Recognition for the Merchant Navy has been long overdue, said John.

"I am very disappointed. It's only in the last 12 years or so that they've actually realised what the Merchant Navy has done for this country.

"During the war years 180,000 served and they lost over 30,000. I had no fear because I was so young.

"We knew that an awful lot of ships were being torpedoed, Men on tankers got 10s a week [50p] extra because if you get torpedoed on a tanker you didn't stand much chance. They're just coming round to recognising it but it should have been done years ago."

The service has declined over the years – so the marking of its past glories becomes all the more important.

"What have we got left of the Merchant Navy now? Not many ships. They were badly let down the Merchant Navy. You don't hear much of the Merchant Navy. You didn't wear a uniform. All you had was a little silver badge. You could be pulled up and asked why aren't you working for your country. Why aren't you in uniform? That kind of thing.
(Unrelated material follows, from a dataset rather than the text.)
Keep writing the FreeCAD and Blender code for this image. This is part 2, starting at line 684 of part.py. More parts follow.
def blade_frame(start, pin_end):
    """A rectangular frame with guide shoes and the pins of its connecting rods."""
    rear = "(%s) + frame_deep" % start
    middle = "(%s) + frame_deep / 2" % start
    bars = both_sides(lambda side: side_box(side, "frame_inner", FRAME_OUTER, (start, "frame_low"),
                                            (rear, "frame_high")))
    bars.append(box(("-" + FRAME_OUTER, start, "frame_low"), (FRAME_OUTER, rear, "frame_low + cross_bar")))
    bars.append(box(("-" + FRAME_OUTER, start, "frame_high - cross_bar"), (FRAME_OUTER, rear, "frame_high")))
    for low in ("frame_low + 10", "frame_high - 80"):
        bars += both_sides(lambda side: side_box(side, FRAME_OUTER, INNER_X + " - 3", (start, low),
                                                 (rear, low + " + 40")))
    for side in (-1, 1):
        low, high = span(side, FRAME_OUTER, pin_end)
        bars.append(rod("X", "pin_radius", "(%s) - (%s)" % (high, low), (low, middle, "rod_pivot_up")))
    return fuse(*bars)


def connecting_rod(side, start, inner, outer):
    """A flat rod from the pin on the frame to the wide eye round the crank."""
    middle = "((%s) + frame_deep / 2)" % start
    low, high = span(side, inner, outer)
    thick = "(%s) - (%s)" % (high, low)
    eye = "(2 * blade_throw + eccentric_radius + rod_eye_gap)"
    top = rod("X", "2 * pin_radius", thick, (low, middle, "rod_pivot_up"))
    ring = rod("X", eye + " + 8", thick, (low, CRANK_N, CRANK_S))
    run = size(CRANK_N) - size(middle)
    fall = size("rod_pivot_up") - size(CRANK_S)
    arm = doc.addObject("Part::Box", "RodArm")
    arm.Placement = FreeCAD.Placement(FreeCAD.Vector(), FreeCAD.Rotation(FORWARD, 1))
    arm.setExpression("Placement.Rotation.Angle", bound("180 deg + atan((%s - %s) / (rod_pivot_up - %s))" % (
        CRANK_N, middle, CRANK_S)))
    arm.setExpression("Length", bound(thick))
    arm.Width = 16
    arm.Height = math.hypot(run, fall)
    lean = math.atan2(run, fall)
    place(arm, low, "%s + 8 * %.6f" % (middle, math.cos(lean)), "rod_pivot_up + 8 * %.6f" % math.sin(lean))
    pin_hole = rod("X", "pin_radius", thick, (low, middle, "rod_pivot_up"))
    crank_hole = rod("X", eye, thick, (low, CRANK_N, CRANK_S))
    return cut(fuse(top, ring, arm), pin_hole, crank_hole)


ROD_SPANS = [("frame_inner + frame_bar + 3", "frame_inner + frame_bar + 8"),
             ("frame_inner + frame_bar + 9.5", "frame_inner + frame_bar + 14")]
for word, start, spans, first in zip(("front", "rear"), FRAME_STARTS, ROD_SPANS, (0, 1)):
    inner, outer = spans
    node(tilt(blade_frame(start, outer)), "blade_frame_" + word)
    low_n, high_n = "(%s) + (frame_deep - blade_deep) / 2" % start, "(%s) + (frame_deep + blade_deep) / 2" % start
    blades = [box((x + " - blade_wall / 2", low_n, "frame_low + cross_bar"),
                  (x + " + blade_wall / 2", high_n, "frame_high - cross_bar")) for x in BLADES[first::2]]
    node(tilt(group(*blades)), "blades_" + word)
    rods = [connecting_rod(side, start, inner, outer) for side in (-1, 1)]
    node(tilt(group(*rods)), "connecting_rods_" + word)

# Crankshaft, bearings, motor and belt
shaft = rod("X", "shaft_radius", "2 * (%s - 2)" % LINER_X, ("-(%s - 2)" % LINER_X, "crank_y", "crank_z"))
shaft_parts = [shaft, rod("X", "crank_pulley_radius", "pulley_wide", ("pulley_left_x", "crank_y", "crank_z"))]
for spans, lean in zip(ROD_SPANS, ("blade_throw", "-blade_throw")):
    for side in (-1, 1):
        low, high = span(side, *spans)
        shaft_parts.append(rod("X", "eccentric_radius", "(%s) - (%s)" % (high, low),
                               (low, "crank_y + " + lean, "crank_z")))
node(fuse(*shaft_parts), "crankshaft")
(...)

That's all you had."

There were other perceived slights.

"If you were in the Royal Navy and your ship got torpedoed all your pay carried on. If you were in the Merchant Navy and you got torpedoed, as soon as the company that owned that ship heard about it, your pay stopped then and there. You could've been in a lifeboat for three weeks or more. It's one of those things."

After years of reluctance, friends have finally convinced him to put in for his medals – but John is still unsure.

"What do I have to have medals for to prove what I've done. I've lived through it. I've been there and been through it. The only reason that I haven't done it – it's not me. If it hadn't been for the Merchant Navy I wouldn't have been sitting here and nor would you."